Reproduce the entries exactly.

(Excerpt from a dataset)
╔══

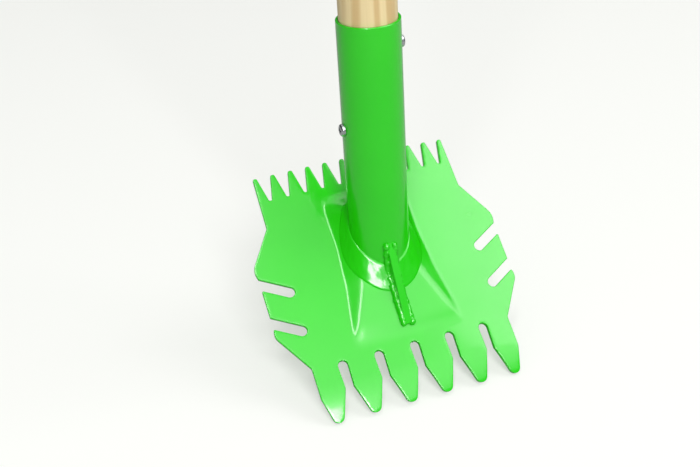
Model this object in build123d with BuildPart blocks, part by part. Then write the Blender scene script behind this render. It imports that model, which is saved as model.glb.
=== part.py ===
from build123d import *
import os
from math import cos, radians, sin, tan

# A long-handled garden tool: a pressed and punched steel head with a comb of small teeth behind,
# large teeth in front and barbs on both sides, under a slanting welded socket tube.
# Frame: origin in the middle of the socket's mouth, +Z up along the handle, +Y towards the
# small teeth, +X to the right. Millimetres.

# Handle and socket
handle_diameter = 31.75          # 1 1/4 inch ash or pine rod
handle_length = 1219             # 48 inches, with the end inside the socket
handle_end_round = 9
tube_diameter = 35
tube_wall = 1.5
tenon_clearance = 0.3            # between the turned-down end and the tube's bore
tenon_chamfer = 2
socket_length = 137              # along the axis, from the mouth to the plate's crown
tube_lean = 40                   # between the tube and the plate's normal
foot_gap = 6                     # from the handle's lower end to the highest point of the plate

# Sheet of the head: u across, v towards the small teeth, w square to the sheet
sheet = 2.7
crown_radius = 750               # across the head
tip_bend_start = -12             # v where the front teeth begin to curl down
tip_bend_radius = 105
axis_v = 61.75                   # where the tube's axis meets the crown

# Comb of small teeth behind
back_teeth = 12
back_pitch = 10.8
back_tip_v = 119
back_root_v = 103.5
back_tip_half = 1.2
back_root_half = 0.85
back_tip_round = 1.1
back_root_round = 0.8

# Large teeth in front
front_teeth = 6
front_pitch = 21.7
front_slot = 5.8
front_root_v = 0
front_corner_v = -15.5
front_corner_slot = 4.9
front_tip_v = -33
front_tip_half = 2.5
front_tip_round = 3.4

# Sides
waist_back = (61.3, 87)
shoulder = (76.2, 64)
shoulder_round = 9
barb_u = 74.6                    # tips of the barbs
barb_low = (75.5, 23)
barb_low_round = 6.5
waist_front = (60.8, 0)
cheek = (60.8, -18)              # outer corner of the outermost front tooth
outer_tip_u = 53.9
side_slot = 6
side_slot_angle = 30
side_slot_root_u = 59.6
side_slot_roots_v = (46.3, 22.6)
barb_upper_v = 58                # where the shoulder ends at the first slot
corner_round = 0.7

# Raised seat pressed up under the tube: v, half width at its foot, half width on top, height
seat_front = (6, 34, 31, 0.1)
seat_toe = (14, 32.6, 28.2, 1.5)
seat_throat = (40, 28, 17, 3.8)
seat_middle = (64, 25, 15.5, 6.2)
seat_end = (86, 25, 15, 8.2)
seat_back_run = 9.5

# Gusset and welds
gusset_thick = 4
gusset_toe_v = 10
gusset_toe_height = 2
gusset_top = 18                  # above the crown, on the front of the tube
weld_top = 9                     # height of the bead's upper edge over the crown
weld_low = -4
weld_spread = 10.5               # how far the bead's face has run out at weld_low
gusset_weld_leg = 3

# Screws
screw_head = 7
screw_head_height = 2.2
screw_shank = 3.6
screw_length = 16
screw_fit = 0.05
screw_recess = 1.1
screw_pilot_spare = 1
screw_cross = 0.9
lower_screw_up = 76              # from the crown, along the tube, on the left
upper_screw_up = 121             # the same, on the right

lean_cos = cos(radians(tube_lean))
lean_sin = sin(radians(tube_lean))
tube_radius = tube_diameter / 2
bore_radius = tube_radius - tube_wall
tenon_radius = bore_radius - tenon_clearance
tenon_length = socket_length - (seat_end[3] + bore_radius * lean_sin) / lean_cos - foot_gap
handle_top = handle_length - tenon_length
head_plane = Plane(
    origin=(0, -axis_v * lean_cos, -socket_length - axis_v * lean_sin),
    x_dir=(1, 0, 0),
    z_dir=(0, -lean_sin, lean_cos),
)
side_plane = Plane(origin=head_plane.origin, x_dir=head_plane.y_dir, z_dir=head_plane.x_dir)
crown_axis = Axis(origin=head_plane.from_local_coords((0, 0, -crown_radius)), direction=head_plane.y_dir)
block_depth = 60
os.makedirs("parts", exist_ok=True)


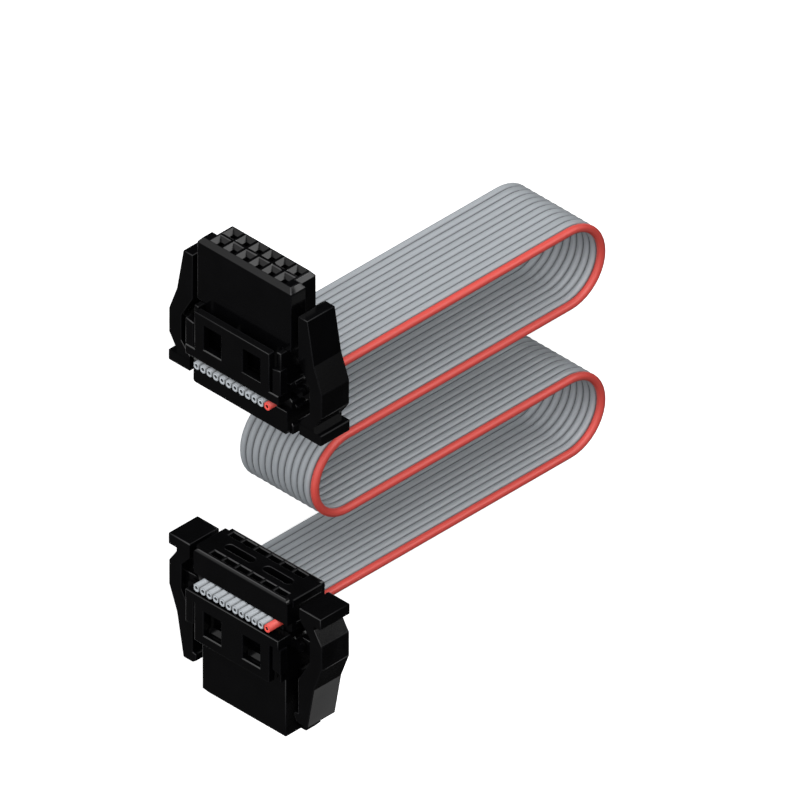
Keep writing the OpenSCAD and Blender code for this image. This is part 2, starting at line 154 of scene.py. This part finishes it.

╚══

Answer below:
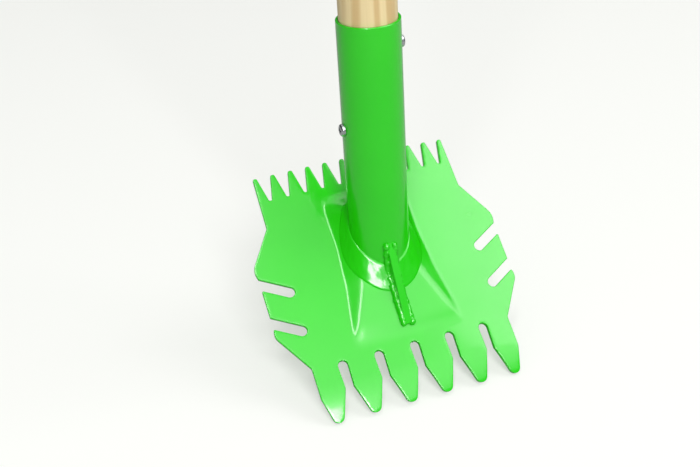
Model this object in build123d with BuildPart blocks, part by part. Then write the Blender scene script behind this render. It imports that model, which is saved as model.glb.
=== part.py ===
from build123d import *
import os
from math import cos, radians, sin, tan

# A long-handled garden tool: a pressed and punched steel head with a comb of small teeth behind,
# large teeth in front and barbs on both sides, under a slanting welded socket tube.
# Frame: origin in the middle of the socket's mouth, +Z up along the handle, +Y towards the
# small teeth, +X to the right. Millimetres.

# Handle and socket
handle_diameter = 31.75          # 1 1/4 inch ash or pine rod
handle_length = 1219             # 48 inches, with the end inside the socket
handle_end_round = 9
tube_diameter = 35
tube_wall = 1.5
tenon_clearance = 0.3            # between the turned-down end and the tube's bore
tenon_chamfer = 2
socket_length = 137              # along the axis, from the mouth to the plate's crown
tube_lean = 40                   # between the tube and the plate's normal
foot_gap = 6                     # from the handle's lower end to the highest point of the plate

# Sheet of the head: u across, v towards the small teeth, w square to the sheet
sheet = 2.7
crown_radius = 750               # across the head
tip_bend_start = -12             # v where the front teeth begin to curl down
tip_bend_radius = 105
axis_v = 61.75                   # where the tube's axis meets the crown

# Comb of small teeth behind
back_teeth = 12
back_pitch = 10.8
back_tip_v = 119
back_root_v = 103.5
back_tip_half = 1.2
back_root_half = 0.85
back_tip_round = 1.1
back_root_round = 0.8

# Large teeth in front
front_teeth = 6
front_pitch = 21.7
front_slot = 5.8
front_root_v = 0
front_corner_v = -15.5
front_corner_slot = 4.9
front_tip_v = -33
front_tip_half = 2.5
front_tip_round = 3.4

# Sides
waist_back = (61.3, 87)
shoulder = (76.2, 64)
shoulder_round = 9
barb_u = 74.6                    # tips of the barbs
barb_low = (75.5, 23)
barb_low_round = 6.5
waist_front = (60.8, 0)
cheek = (60.8, -18)              # outer corner of the outermost front tooth
outer_tip_u = 53.9
side_slot = 6
side_slot_angle = 30
side_slot_root_u = 59.6
side_slot_roots_v = (46.3, 22.6)
barb_upper_v = 58                # where the shoulder ends at the first slot
corner_round = 0.7

# Raised seat pressed up under the tube: v, half width at its foot, half width on top, height
seat_front = (6, 34, 31, 0.1)
seat_toe = (14, 32.6, 28.2, 1.5)
seat_throat = (40, 28, 17, 3.8)
seat_middle = (64, 25, 15.5, 6.2)
seat_end = (86, 25, 15, 8.2)
seat_back_run = 9.5

# Gusset and welds
gusset_thick = 4
gusset_toe_v = 10
gusset_toe_height = 2
gusset_top = 18                  # above the crown, on the front of the tube
weld_top = 9                     # height of the bead's upper edge over the crown
weld_low = -4
weld_spread = 10.5               # how far the bead's face has run out at weld_low
gusset_weld_leg = 3

# Screws
screw_head = 7
screw_head_height = 2.2
screw_shank = 3.6
screw_length = 16
screw_fit = 0.05
screw_recess = 1.1
screw_pilot_spare = 1
screw_cross = 0.9
lower_screw_up = 76              # from the crown, along the tube, on the left
upper_screw_up = 121             # the same, on the right

lean_cos = cos(radians(tube_lean))
lean_sin = sin(radians(tube_lean))
tube_radius = tube_diameter / 2
bore_radius = tube_radius - tube_wall
tenon_radius = bore_radius - tenon_clearance
tenon_length = socket_length - (seat_end[3] + bore_radius * lean_sin) / lean_cos - foot_gap
handle_top = handle_length - tenon_length
head_plane = Plane(
    origin=(0, -axis_v * lean_cos, -socket_length - axis_v * lean_sin),
    x_dir=(1, 0, 0),
    z_dir=(0, -lean_sin, lean_cos),
)
side_plane = Plane(origin=head_plane.origin, x_dir=head_plane.y_dir, z_dir=head_plane.x_dir)
crown_axis = Axis(origin=head_plane.from_local_coords((0, 0, -crown_radius)), direction=head_plane.y_dir)
block_depth = 60
os.makedirs("parts", exist_ok=True)


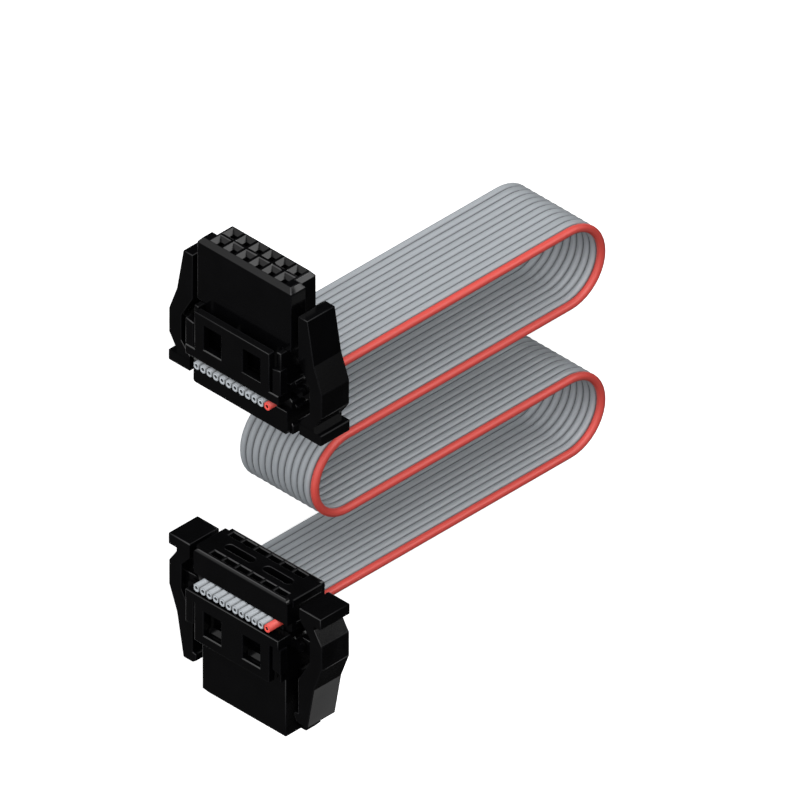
Keep writing the OpenSCAD and Blender code for this image. This is part 2, starting at line 154 of scene.py. This part finishes it.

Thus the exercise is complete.